Singleton told NPR recently that he relied on Fishburne for lessons in directing in the style of Francis Ford Coppola, for whom Fishburne had co-starred in 'Apocalypse Now.' The influence was apparent, in the way Singleton cross-cut among simultaneous action sequences, and in the film's audio mix, featuring the ominous, ever-present sounds of hovering helicopters. (In a clever money-saving move, Singleton didn't show the police choppers but merely suggested their intrusive presence via lighting and sound.)
The result was a movie that didn't look or feel like any previous movie about the streets; rather, it showed what it felt like to live there, with both the joys (backyard barbecues, cruising the main drag) and fears (gangs, drugs, crime, violence, police-state-style law enforcement).
The movie was also unique in that, while all the characters were African-American, it wasn't really about race or racism. Instead, it was about the two problems Singleton saw as the chief threats to young black men: the eye-for-an-eye culture of street violence and the absence of strong fatherly role models. Fishburne's character, full of righteous anger and self-help bromides (he's aptly named Furious Styles), seems to be the only dad in his neighborhood, and as a result, his son Tre (Cuba Gooding Jr.) seems poised to be the only young man likely to avoid the thug life and escape the streets.
How It Was Received: The film initially appealed to a lot of the same gang types whose behavior it sought to change; unfortunately, many of them missed the point and got into fights at theaters across the country. By the end of the film's opening weekend, there was at least one death and 33 injuries.
Some critics had blamed the film's marketing, including a trailer that focused on the film's splashy gunplay more than its artier aspirations. (But then, if it had been marketed as the high-minded drama that it was, who would have gone to see it?) Singleton insisted that neither the marketing nor the movie were to blame, that the problem was the same social pathologies that the movie criticized. "The cause of all this violence," he told Ebony magazine at the time, "is bad parenting and a society that places more emphasis on black people hating themselves so they can't respect each other."

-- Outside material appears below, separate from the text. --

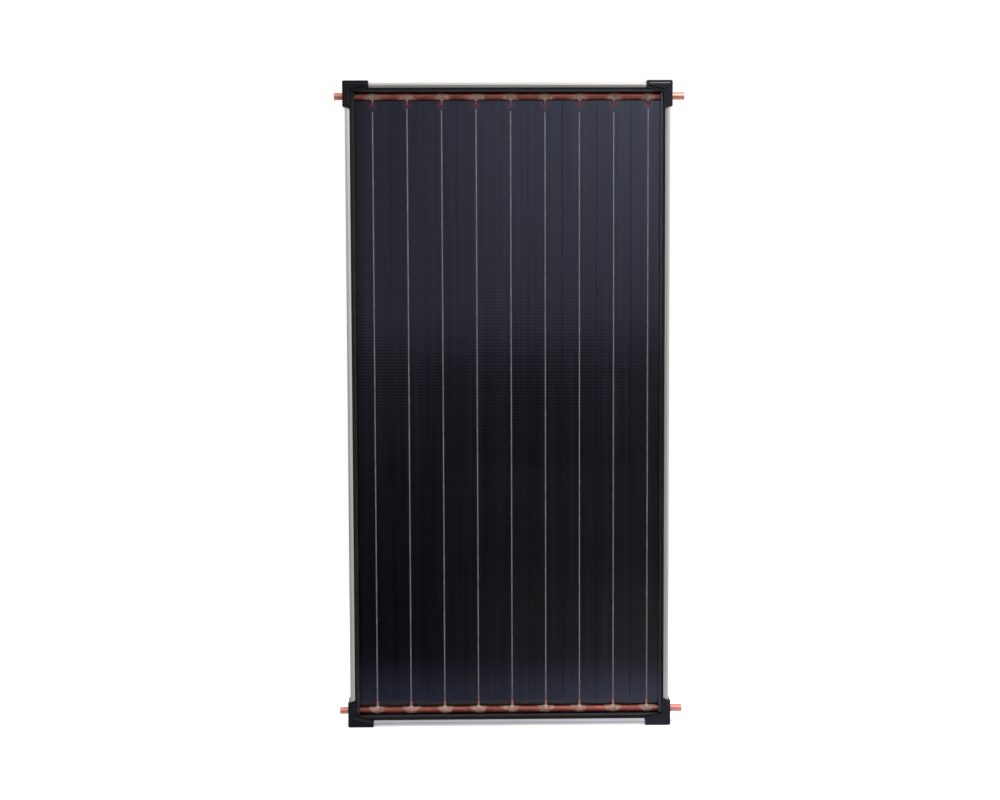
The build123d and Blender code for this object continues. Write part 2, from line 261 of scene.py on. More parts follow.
def clear_pane():
    """Coated solar glass: clear face-on, with a mirror reflection that grows at a glance."""
    material, g = new_material("clear_glass")
    wave = g.noise(2.2, (1.0, 1.0, 0.7), detail=1.0)
    normal = g.bump(wave, 0.0012, 1.0)
    geometry = g.add("ShaderNodeNewGeometry")
    facing = g.add(
        "ShaderNodeVectorMath",
        {0: geometry.outputs["Normal"], 1: geometry.outputs["Incoming"]},
        operation="DOT_PRODUCT",
    ).outputs["Value"]
    away = g.math("SUBTRACT", 1.0, g.math("ABSOLUTE", facing), clamp=True)
    fresnel = g.math("MULTIPLY", g.math("POWER", away, 5.0), PANE_AT_A_GLANCE)
    through = g.add("ShaderNodeBsdfTransparent", {"Color": colour(0.955, 0.97, 0.965)}).outputs[0]
    mirror = g.add("ShaderNodeBsdfGlossy", {"Roughness": 0.01, "Normal": normal}).outputs[0]
    g.surface(g.blend(fresnel, through, mirror))
    return material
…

For a while, there were fears that theaters would stop showing black-themed films or that studios would stop making them, essentially killing a new wave of filmmaking just as it was being born. (Inspired by Spike Lee, black filmmakers had already made 1991 the year of New Jack Cinema with such street-level thrillers as 'New Jack City' and 'Straight Out of Brooklyn.) But with the success of 'Boyz,' which earned $10 million that first weekend and ultimately earned $58 million in theaters, there was no turning back.
In early 1992, Singleton was nominated for two Oscars, for his screenplay and his direction. At 24, he was the youngest person ever nominated for a Best Director Academy Award -- and the first African-American.

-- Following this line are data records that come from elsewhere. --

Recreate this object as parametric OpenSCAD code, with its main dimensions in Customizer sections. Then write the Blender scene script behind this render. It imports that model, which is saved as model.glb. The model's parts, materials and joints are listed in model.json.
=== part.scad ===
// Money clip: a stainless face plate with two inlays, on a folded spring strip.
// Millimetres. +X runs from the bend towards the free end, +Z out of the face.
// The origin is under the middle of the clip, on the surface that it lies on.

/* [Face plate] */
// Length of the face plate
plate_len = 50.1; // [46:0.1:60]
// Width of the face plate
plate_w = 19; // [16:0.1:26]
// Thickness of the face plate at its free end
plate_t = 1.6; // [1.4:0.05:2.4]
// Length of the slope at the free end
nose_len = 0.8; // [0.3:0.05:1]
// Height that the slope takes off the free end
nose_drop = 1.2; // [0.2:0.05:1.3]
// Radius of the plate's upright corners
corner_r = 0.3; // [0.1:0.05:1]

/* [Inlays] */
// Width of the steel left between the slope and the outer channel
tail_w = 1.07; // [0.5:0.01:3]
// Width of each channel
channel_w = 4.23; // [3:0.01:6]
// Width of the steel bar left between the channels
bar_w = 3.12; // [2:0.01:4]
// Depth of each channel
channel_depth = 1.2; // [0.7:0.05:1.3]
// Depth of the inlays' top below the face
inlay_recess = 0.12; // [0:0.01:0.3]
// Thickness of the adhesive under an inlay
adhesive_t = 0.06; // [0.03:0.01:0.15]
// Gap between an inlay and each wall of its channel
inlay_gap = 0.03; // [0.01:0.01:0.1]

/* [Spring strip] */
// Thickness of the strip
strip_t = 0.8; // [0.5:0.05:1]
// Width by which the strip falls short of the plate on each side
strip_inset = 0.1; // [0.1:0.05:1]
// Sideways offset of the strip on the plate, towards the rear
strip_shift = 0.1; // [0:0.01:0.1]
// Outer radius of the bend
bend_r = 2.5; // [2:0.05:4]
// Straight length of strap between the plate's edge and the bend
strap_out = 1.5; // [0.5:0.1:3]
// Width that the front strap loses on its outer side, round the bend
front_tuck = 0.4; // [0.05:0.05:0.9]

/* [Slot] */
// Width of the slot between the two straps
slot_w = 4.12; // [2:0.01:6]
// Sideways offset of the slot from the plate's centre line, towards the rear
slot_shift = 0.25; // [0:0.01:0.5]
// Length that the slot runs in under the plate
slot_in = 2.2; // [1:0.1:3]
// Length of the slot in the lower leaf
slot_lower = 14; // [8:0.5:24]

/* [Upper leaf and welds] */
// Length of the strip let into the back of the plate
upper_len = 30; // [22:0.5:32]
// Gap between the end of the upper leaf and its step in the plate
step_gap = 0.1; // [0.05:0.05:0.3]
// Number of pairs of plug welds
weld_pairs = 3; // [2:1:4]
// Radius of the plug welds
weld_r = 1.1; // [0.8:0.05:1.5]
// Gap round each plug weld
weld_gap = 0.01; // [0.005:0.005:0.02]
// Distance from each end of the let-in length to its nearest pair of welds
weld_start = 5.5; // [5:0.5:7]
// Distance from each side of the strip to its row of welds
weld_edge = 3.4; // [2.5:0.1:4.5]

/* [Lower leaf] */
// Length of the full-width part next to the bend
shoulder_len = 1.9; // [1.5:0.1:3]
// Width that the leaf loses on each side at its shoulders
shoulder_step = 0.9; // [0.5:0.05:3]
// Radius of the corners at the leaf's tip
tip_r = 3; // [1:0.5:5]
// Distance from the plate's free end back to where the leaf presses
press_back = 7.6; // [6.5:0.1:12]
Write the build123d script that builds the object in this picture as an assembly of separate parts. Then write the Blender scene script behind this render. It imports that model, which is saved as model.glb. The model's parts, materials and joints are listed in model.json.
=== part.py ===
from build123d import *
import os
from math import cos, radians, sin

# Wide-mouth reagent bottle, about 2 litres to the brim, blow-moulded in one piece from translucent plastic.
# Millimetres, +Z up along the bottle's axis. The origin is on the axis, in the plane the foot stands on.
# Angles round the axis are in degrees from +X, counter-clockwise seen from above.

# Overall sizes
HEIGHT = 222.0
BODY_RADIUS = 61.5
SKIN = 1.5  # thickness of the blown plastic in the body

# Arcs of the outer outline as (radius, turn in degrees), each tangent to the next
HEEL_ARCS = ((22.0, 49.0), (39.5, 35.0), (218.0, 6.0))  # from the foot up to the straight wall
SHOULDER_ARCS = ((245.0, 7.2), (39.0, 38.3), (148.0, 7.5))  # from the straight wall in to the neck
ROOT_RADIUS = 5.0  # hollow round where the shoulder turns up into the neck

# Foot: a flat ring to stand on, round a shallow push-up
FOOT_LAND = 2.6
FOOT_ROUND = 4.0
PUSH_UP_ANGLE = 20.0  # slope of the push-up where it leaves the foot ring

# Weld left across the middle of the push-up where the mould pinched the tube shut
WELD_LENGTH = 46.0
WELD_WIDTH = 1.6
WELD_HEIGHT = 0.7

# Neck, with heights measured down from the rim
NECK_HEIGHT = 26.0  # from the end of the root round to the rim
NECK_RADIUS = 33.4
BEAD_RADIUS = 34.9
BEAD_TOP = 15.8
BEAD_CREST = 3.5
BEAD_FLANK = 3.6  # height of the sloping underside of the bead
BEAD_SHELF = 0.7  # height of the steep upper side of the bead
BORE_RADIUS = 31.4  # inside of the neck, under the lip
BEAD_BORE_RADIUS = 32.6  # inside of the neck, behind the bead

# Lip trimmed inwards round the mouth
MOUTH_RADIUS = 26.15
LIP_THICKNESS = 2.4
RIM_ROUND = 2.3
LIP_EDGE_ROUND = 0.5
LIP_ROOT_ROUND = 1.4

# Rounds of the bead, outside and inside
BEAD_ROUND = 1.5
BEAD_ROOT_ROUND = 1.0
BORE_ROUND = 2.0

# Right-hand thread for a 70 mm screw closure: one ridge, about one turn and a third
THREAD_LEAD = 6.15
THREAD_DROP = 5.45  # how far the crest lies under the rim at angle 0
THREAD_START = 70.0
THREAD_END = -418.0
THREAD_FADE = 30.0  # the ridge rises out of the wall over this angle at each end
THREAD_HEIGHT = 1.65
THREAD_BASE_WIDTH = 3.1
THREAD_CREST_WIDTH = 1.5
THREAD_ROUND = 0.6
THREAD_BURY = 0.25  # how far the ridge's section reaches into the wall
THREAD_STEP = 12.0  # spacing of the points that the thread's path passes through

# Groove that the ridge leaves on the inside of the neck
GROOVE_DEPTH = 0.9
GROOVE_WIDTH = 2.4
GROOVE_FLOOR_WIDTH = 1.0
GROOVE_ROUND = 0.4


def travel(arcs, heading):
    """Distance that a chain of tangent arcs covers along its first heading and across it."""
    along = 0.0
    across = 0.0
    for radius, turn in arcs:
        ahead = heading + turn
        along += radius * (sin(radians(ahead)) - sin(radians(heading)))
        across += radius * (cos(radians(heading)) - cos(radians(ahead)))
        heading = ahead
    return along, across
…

Long-Term Influence: 'Boyz' not only rescued Fishburne from Cowboy Curtis's Jheri curl, it also jump-started the film careers of Angela Bassett and Nia Long, and launched the movie careers of Gooding, Morris Chestnut and Regina King. In the coming years, Fishburne and Bassett would reunite for acclaimed turns as Ike and Tina Turner in 'What's Love Got to Do With It' before going on to other successes, while Gooding and King would reunite in 'Jerry Maguire,' which would win Gooding an Oscar.

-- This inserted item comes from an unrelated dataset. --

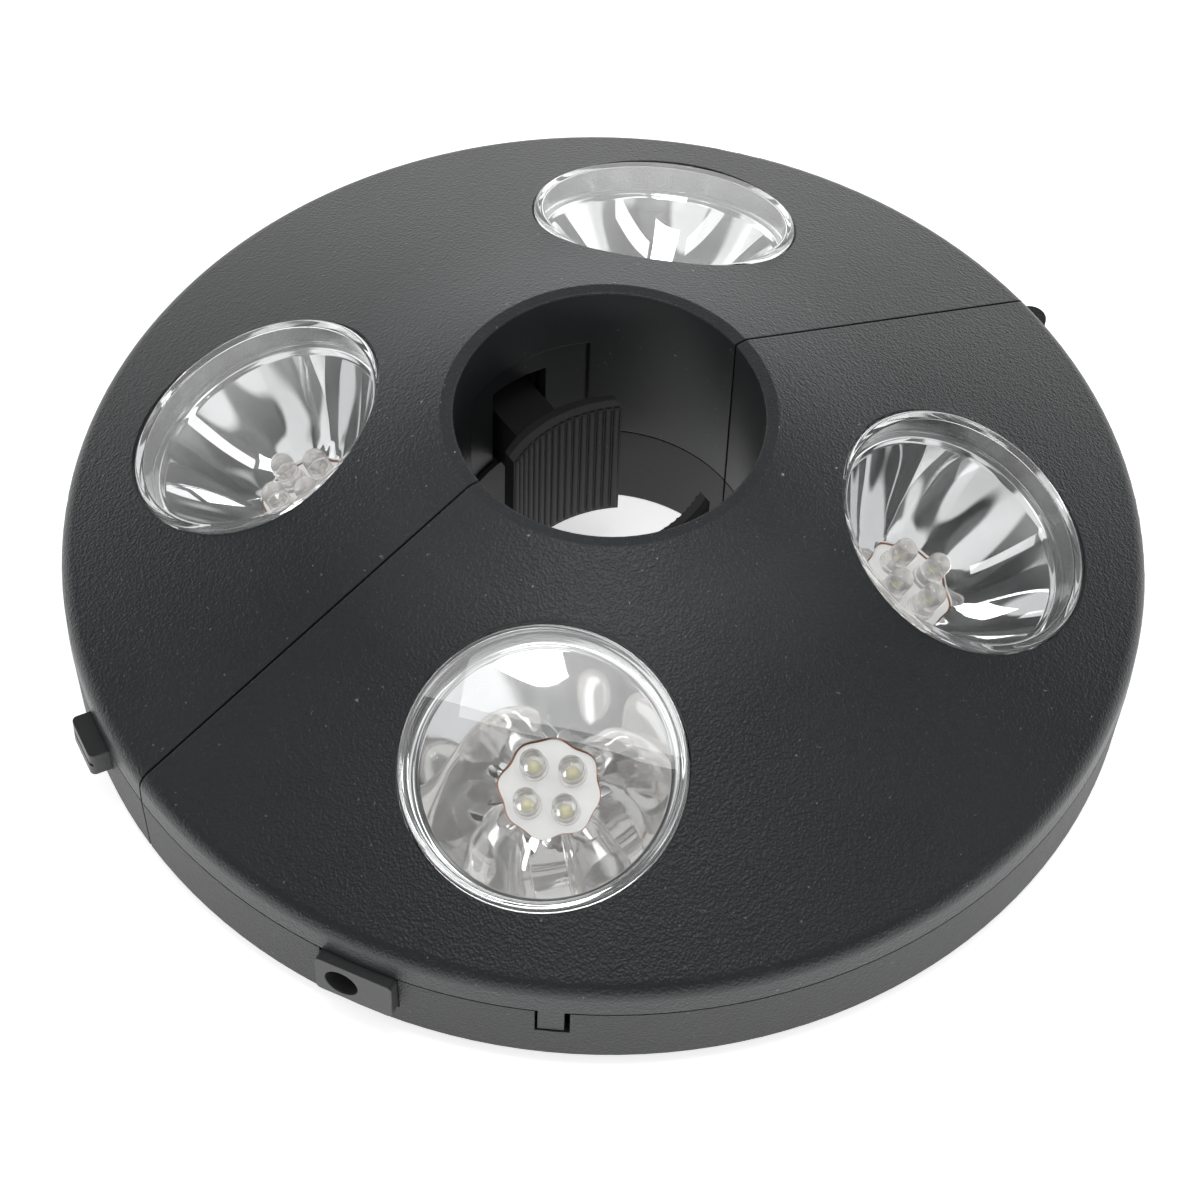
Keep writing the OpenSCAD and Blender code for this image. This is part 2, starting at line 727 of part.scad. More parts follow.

Most noteworthy, perhaps, was the acting debut of Ice Cube. Cube, of course, had been a member of N.W.A, the original gangsta-rap act (and had performed on the track that gave the movie its title). His hard-earned knowledge of South Central street life gave his performance as the doomed Doughboy a lived-in authenticity. Along with Ice-T's performance in 'New Jack City,' Cube's impressive turn led to a wave of rappers-turned-actors, with successful film careers for such MCs as Tupac Shakur, LL Cool J, Queen Latifah and, of course, Will Smith. Cube himself had the most unusual screen career, veering from stoner hero (the 'Friday' movies) to scowling action star ('Three Kings,' 'xXx: State of the Union') to cuddly, family-friendly comedian ('Are We There Yet?').
'Boyz N the Hood' inspired a decade's worth of "'hood" films, all of them cautionary tales of ghetto life, many with rappers in their casts, most of them less artful and more exploitative than 'Boyz.' Singleton himself tried to move beyond the genre with more ambitious films about African-American life ('Poetic Justice,' 'Higher Learning,' 'Rosewood,' 'Baby Boy'), but in the last decade, he's been known mostly for action films (the reboot of 'Shaft,' '2 Fast 2 Furious,' 'Four Brothers').
How It Plays Today: Over the last 20 years, crime rates have gone down nationwide and the crack epidemic seems like a distant nightmare, but the issues Singleton raised about the plight of black men continue to resonate. "When we first did the movie 'Boyz N the Hood,' we felt like we was teaching America about a part of itself that they don't see," Cube told MTV in a recent interview. "I think the movie is a definite classic, it definitely holds up, it's definitely as potent today as it was back then. The message is definitely as clear today and needed as it was back then."